With the recent passage of S.B. 2155, or the Economic Growth, Regulatory Relief, and Consumer Protection Act, President Trump’s campaign promise of Dodd-Frank reform became a reality. While FreedomWorks commends the work done to roll back Obama-era government overreach, the task of freeing the banking market is far from over. One of the more onerous provisions of Dodd-Frank, The Volcker Rule, described by George Mason University’s Mercatus Center as “fundamentally flawed”, is still in place.
The Volcker Rule is intended to prevent banks from using taxpayer-insured client funds to invest in the market for their own financial benefit, a practice known as ‘proprietary trading’. At face value, the Volcker Rule would seem to be protecting the savings of depositors from risky market speculation. However, even with the Volcker Rule in place, banks still make risky investments in the market. Norbert J. Michel, director of Data Analysis for the Heritage Foundation, addressed the logical inconsistencies of the Volcker Rule in a recent article for Fortune Magazine. “U.S. commercial banks make risky bets—with insured funds—for their own profits all the time…Each loan is literally a bet that the borrower will make all the rescheduled payments.” In the process of trying to protect bank clients, the rule simply prevents banks from growing their liquid capital— capital that could be withdrawn by depositors or invested in loans for small businesses.

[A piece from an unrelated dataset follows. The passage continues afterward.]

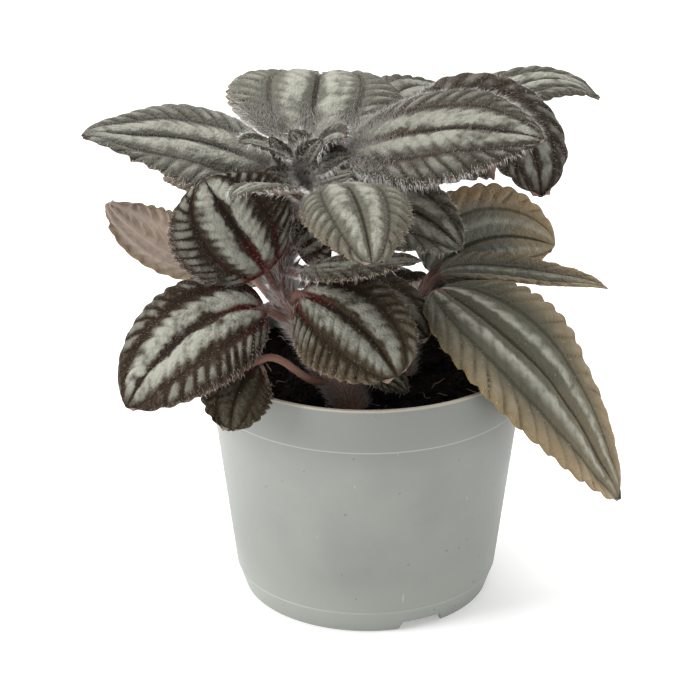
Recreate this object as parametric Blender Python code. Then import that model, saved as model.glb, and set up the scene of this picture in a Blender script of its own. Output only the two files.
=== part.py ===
# Friendship plant in a thin plastic nursery pot.
# Origin: centre of the pot's foot on the surface it stands on. +Z up, -Y towards the front.
# The design values are in millimetres and are turned into metres where a mesh is made.

import math
from collections import namedtuple

import bmesh
import bpy
from mathutils import Vector
from mathutils import noise

MM = 0.001
TOUCH_GAP = 0.3

# Pot: a tapered cup with a band under its lip and a low notched foot ring.
POT_TOP = 71.7
LIP_RADIUS = 45.0
BAND_RADIUS = 44.4
BAND_LOW = 59.0
BODY_TOP_RADIUS = 43.8
FOOT_TOP = 6.9
FOOT_TOP_RADIUS = 37.3
FOOT_RADIUS = 34.5
POT_WALL = 1.2
FLOOR_LOW = 4.2
FLOOR_TOP = 5.4
POT_SIDES = 48
NOTCH_COUNT = 3
NOTCH_FIRST_DEG = -64.0
NOTCH_HALF_WIDE = 7.2
NOTCH_SLANT = 1.4
NOTCH_HIGH = 2.8
DRAIN_COUNT = 6
DRAIN_RADIUS = 3.2
DRAIN_CIRCLE = 24.0

# Compost that fills the pot to a little under its lip.
SOIL_TOP = 63.5
SOIL_BUMP = 1.6
SOIL_SIDES = 24
SOIL_RINGS = (0.93, 0.7, 0.46, 0.22)

# Leaves: a blade with three sunken ribs and a toothed edge, on a round leaf stalk.
BLADE_THICK = 0.7
RIB_DEPTH = 0.9
TOOTH_DEPTH = 1.1
TOOTH_CREST = 0.62
COLUMNS = (-0.5, -0.25, 0.0, 0.25, 0.5)
STALK_RADIUS = 1.1
STALK_SIDES = 6
STALK_SINK = 0.1
STEM_SIDES = 8
STEM_STEP = 4.0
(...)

S.B. 2155 gave smaller community banks freedom from rules governing their investment practices under the Volcker Rule, but left major banks with the same regulatory uncertainty of the past decade. Following action from Congress, regulators from the Federal Reserve brought forward a new plan to reform the Volcker Rule last week, with the goal of easing some restrictions on investments made by larger banks. Similar to Congressional action on Dodd-Frank reform, regulatory efforts to soften the Volcker Rule should go even further than the recent proposal from the Federal Reserve.
Daniel Press, a policy analyst with the Competitive Enterprise Institute, commented on the recent proposal. “The Trump administration’s intention to reform the Volcker Rule is a good first step in correcting one of the Dodd-Frank Act’s worst provisions. The rule was designed to tackle the perceived risk of ‘proprietary trading’ of Wall Street banks, but instead the rule has made the financial system less safe by impacting market liquidity and access to credit.” Prior to the Volcker Rule, banks were able to more easily accumulate funds to return to deposit customers through liquidating reserve investments. Since the passage of Dodd-Frank, banks have been required to primarily invest in illiquid real estate-backed consumer loans.
Nonetheless, even before the Volcker Rule was passed, federal regulators had the ability to regulate bank investments under the Glass-Steagall Act. Under Glass-Steagall, banks were encouraged to minimize investment risks and required to both limit their overall capital invested and diversify investments across a variety of companies. On the other hand, the Volcker Rule, in the process of narrowing legal bank investments to illiquid consumer loans, gave five separate federal agencies the responsibility to enforce a thousand page rule; ensuring a bureaucratic nightmare for market participants.
In order to truly solve the problems created by the Volcker Rule, Daniel Press ultimately concluded that “regulators are limited in providing relief from the law, so Congress must still repeal the Volcker Rule and eliminate government guarantees that shift banks’ risks to taxpayers”. Although it is encouraging to see regulators from the Federal Reserve expressing interest in reforming the Volcker Rule, the status quo will leave the other four regulatory agencies with jurisdiction to debate the merits of the Fed’s proposal before anything can be done. Instead of waiting for five regulatory agencies to agree on a reform that already has room for improvement, Congress should take the opportunity to eliminate the Volcker Rule altogether.
The Volcker Rule represents a perfect example of government overreach in the name of protecting the private sector. The problem with government protecting the private sector is simple: the value of the private sector is found in the free market. In a free market system, although businesses may have the ability to fail, the possibility of failure is what ultimately drives innovation and accountability. Congress made great strides to support the free market with the President’s signature of Dodd-Frank reform, but any solution to Dodd-Frank is incomplete without reform of the Volcker Rule. The time has come to let the free market work.